C++ doesn't have support for that in the language directly; the above would check the truth-iness of the unpacked value, not whether the value can be unpacked in the first place. The only ways to emulate it would be as unsafe as optional is today (in fact would just _be_ what optional is today). What we do have in C++ that can be used to emulate this, however, is the for-range statement:

// semantic abuse of for-range, but it works in C++ today with no language changes,
// and doesn't suffer the problems of lambdas ... but it can't support an else clause
for (auto& val : opt)
  use(val);

// negate the check - none returns a one-element range of std::ignore or something if the optional is disengaged
for (auto : none(opt))
  ignore_or_something();

We could also use lambdas/functions as you suggested, but that breaks in some fun ways; namely, it disables the use of return/break from the body. The best you can do would be a signature like the below. It's also just a pain to use reliably in loops, meaning you have to resort to _really_ ugly uses of find_if instead.

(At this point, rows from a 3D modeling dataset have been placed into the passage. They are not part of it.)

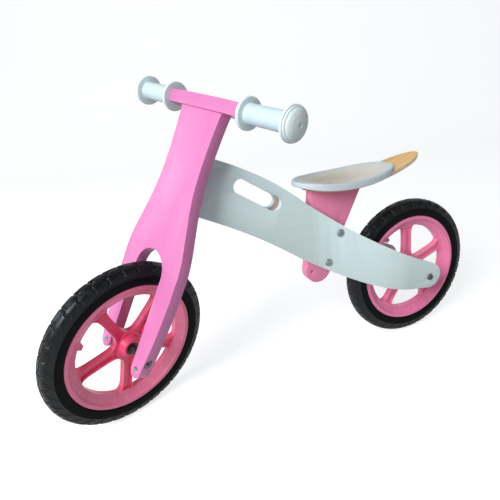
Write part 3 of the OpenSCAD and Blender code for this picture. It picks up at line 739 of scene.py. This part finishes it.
def paper(name, mesh, n):
    """Makes a smooth sheet of glowing white paper out of a mesh."""
    n.set(Emission_Color=PAPER_WHITE)
    for polygon in mesh.polygons:
        polygon.use_smooth = True
    mesh.materials.append(n.mat)
    obj = bpy.data.objects.new(name, mesh)
    bpy.context.scene.collection.objects.link(obj)
    return obj


def backdrop():
    """A pale floor that sweeps up behind the bike, square to the view."""
    away = VIEW_WAY.normalized()
    across = Vector((-away.y, away.x, 0))
    bend, back, rise = 1.2, 2.2, 5.0
    run = [(-4.0, 0.0), (back, 0.0)]
    run += [(back + bend * math.sin(math.radians(a)), bend - bend * math.cos(math.radians(a)))
            for a in range(6, 91, 6)]
    run.append((back + bend, rise))
    points = [away * d + across * side + Vector((0, 0, h)) for side in (-7, 7) for d, h in run]
    count = len(run)
    faces = [(i, i + 1, count + i + 1, count + i) for i in range(count - 1)]
    mesh = bpy.data.meshes.new("backdrop")
    mesh.from_pydata(points, [], faces)
    n = Nodes("backdrop", Roughness=0.8, Specular_IOR_Level=0.1, Emission_Strength=BACKDROP_GLOW)
    at = n.place()
    n.set(Base_Color=n.mix(n.noise(at, 3.0, 3.0), (0.49, 0.49, 0.495), (0.52, 0.52, 0.52)))
    obj = paper("backdrop", mesh, n)
    obj.visible_diffuse = False  # so that white paper doesn't flatten the shaded sides


def surround():
    """Pale paper all round for other views. Only the camera sees it, so it changes no light."""
    around = 48
    profile = [(0.01, -0.006), (11.0, -0.006), (12.0, 0.3), (12.5, 1.5), (12.5, 9.0)]
    points = [(r * math.cos(2 * math.pi * j / around), r * math.sin(2 * math.pi * j / around), h)
              for r, h in profile for j in range(around)]
    mesh = bpy.data.meshes.new("surround")
    mesh.from_pydata(points, [], ring_faces(len(profile), around))
    n = Nodes("surround", Roughness=0.9, Specular_IOR_Level=0.0, Emission_Strength=SURROUND_GLOW)
    n.set(Base_Color=n.mix(n.noise(n.place(), 2.0), (0.05, 0.05, 0.05), (0.06, 0.06, 0.06)))
    obj = paper("surround", mesh, n)
    obj.visible_diffuse = obj.visible_glossy = False
    obj.visible_transmission = obj.visible_shadow = False


def area(name, at, look, size, power, colour):
    """A round lamp, its size in metres and its power in watts, that faces a point."""
    light = bpy.data.lights.new(name, "AREA")
    light.shape = "DISK"
    light.size = size
    light.energy = power
    light.color = colour
    obj = bpy.data.objects.new(name, light)
    obj.location = at
    obj.rotation_euler = (Vector(look) - Vector(at)).to_track_quat("-Z", "Y").to_euler()
    bpy.context.scene.collection.objects.link(obj)


def lighting():
    """A broad key ahead on the left, a cool sheen from the right and a dim even room."""
    world = bpy.data.worlds.new("studio")
    bpy.context.scene.world = world
    world.use_nodes = True
    room = world.node_tree.nodes["Background"].inputs
    room["Color"].default_value = ROOM_COLOUR
    room["Strength"].default_value = ROOM_GLOW
    middle = Vector((0.0, 0.0, 0.25))
    area("key", middle + KEY_WAY * KEY_DISTANCE, middle, 1.5, 96, KEY_COLOUR)
    area("sheen", SHEEN_AT, middle, 0.9, 12, SHEEN_COLOUR)
    bpy.context.scene.view_settings.view_transform = "Standard"


def camera():
    """Ahead and to the left of the bike, looking back and down."""
    data = bpy.data.cameras.new("camera")
    data.lens = CAMERA_LENS
    data.shift_x, data.shift_y = CAMERA_SHIFT
    obj = bpy.data.objects.new("camera", data)
    obj.location = CAMERA_AT
    obj.rotation_euler = Euler([math.radians(a) for a in CAMERA_TURN], "XYZ")
    bpy.context.scene.collection.objects.link(obj)
    bpy.context.scene.camera = obj


backdrop()
surround()
lighting()
camera()
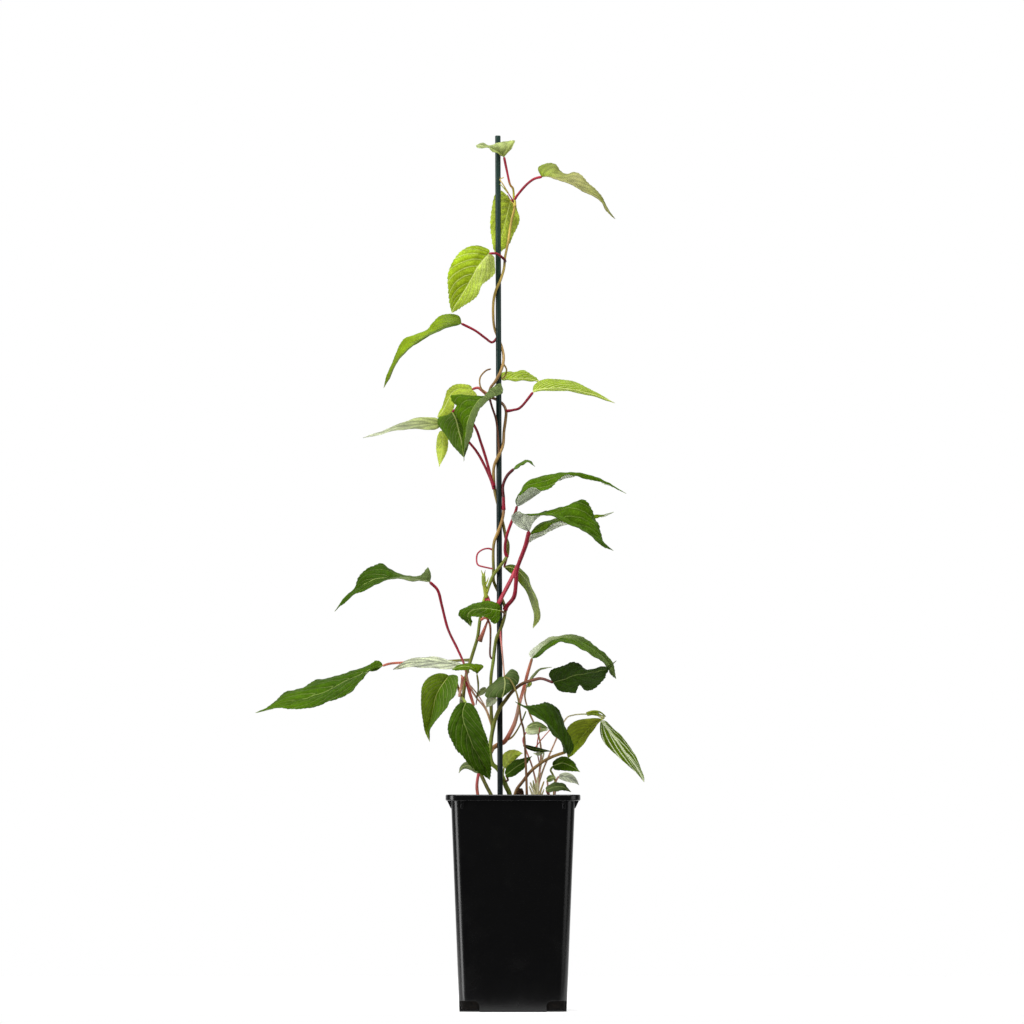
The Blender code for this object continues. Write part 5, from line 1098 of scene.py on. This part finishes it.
def build_blade(leaf, finishes):
    """A thin blade with forward teeth, quilted between its veins and waved at its margin."""
    length = sum((Vector(end) - Vector(start)).length
                 for start, end in zip(leaf.spine, leaf.spine[1:]))
    teeth = min(MOST_TEETH, max(FEWEST_TEETH, round(length / TOOTH_STEP)))
    rows = ROWS_A_TOOTH * teeth
    cuts = blade_cuts(leaf, rows)
    widest = max(blade_place(leaf, row, side)[1] for row in cuts for side in (-1, 1))
    columns = LARGE_COLUMNS if widest >= LARGE_BLADE else SMALL_COLUMNS
    scale = min(1.0, widest / FULL_BLADE)
    tone = TONES[leaf.tone]
    pairs = tone.pairs if length >= LONG_BLADE else SHORT_PAIRS
    sweep = VEIN_SWEEP * max(1.0, leaf.veins)
    seed = int(leaf.name[-2:])
    item = added(bpy.ops.mesh.primitive_grid_add, x_subdivisions=columns, y_subdivisions=rows,
                 size=2.0)
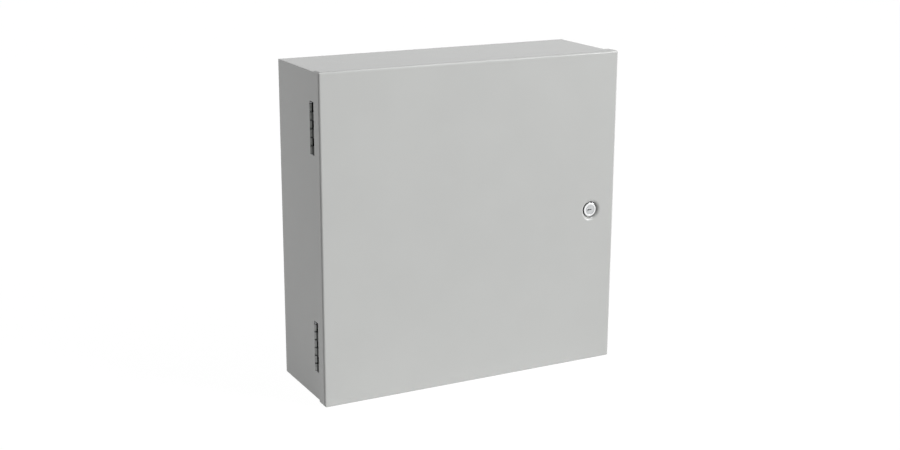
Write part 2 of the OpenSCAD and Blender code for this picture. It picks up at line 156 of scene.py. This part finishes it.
class Nodes:
    """Builds the node tree of one material or of the world."""

    def __init__(self, owner: bpy.types.Material | bpy.types.World) -> None:
        """Starts an empty tree.

        Args:
            owner: The material or world that the tree belongs to.
        """
        owner.use_nodes = True
        self.tree = owner.node_tree
        self.tree.nodes.clear()

    def add(
        self,
        kind: str,
        settings: dict[str, object] | None = None,
        inputs: dict[str | int, object] | None = None,
        output: str | int = 0,
    ) -> Socket | None:
        """Adds any node.

        Args:
            kind: Node type, such as ShaderNodeTexNoise.
            settings: Properties of the node, which are set first.
            inputs: Values or sockets by the input's name or number.
            output: Which output to return.

        Returns:
            The chosen output, wrapped, or None for a node with no output.
        """
        node = self.tree.nodes.new(kind)
        for name, value in (settings or {}).items():
            setattr(node, name, value)
        for key, value in (inputs or {}).items():
            if isinstance(value, Socket):
                self.tree.links.new(value.socket, node.inputs[key])
            else:
                node.inputs[key].default_value = value
        return Socket(self, node.outputs[output]) if node.outputs else None

    def mix(self, factor: Socket | Number, low: object, high: object) -> Socket:
        """Mixes two colours, each a socket or a plain colour.

        Args:
            factor: 0 gives low, 1 gives high.
            low: First colour.
            high: Second colour.

        Returns:
            The mixed colour.
        """
        def full(value: object) -> object:
            """A plain colour gets its alpha."""
            return value if isinstance(value, Socket) else (*value, 1.0)

        # Inputs 6 and 7 and output 2 are the node's colours; the others are for plain values.
        settings = {"data_type": "RGBA"}
        return self.add("ShaderNodeMix", settings, {0: factor, 6: full(low), 7: full(high)}, 2)

    def place(self, scale: Sequence[float] = (1.0, 1.0, 1.0)) -> Socket:
        """Place on the object in metres.

        Args:
            scale: What each axis is multiplied by.

        Returns:
            The place as a vector.
        """
        spot = self.add("ShaderNodeTexCoord", output="Object")
        if tuple(scale) == (1.0, 1.0, 1.0):
            return spot
        return self.add("ShaderNodeVectorMath", {"operation": "MULTIPLY"}, {0: spot, 1: scale})

    def axes(self) -> tuple[Socket, ...]:
        """Place on the object along X, Y and Z, each as a value in metres."""
        spot = self.place()
        return tuple(self.add("ShaderNodeSeparateXYZ", {}, {0: spot}, axis) for axis in "XYZ")

    def noise(
        self, size: float, detail: float, stretch: Sequence[float] = (1.0, 1.0, 1.0)
    ) -> Socket:
        """Soft noise from 0 to 1.

        Args:
            size: Width of one feature in metres.
            detail: Octaves of finer noise.
            stretch: How much finer the noise is along each axis.

        Returns:
            The noise value.
        """
        inputs = {"Vector": self.place(stretch), "Scale": 1.0 / size, "Detail": detail}
        return self.add("ShaderNodeTexNoise", {}, inputs)

    def bump(self, height: Socket, depth: float) -> Socket:
        """Bump from a height between 0 and 1, depth metres deep."""
        return self.add("ShaderNodeBump", {}, {"Height": height, "Distance": depth})

    def finish(self, shader: Socket) -> None:
        """Links the shader to the material's output."""
        self.add("ShaderNodeOutputMaterial", {}, {"Surface": shader})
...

template <class A, class U, class V>
common_type_t<U, V> match(optional<A> value, function<U(A)> engaged, function<V()> disengaged);

// usable in the tail position of a function only
return match(val,
  [](T& val){ return use(val); },
  []{ return ignore_or_something(); });

// this won't actually work...
for (auto& opt : optionals_container)
  match(opt,
    [](T& val){
      if (condition(val))
        return val; // oops, this isn't useful, it "continues" in the loop and doesn't return/break
    }, []{ something_else(); });

// find_if suffers from the same general problem: you are able to use the return value incorrectly/unsafely
auto it = std::find_if(optionals_container.begin(), optionals_container.end(), [](optional<T>& opt){
  if (opt && conditional(*opt))
    return true;
  else {
    something_else();
    return false;
  }
});
auto& val = **opt; // what if it == end()? are you _sure_ the returned value is an engaged optional? the compiler can't help check your assumption
return val;

Now, all that said, I don't in my heart _like_ the idea of abusing the for-range statement for this purpose. But, as a library-only implementation, it's really the best option *ahem* that we have right now. I'd prefer real pattern matching, but the specifics aside, the claim that we don't need this or that it's an uncommon need is mistaken.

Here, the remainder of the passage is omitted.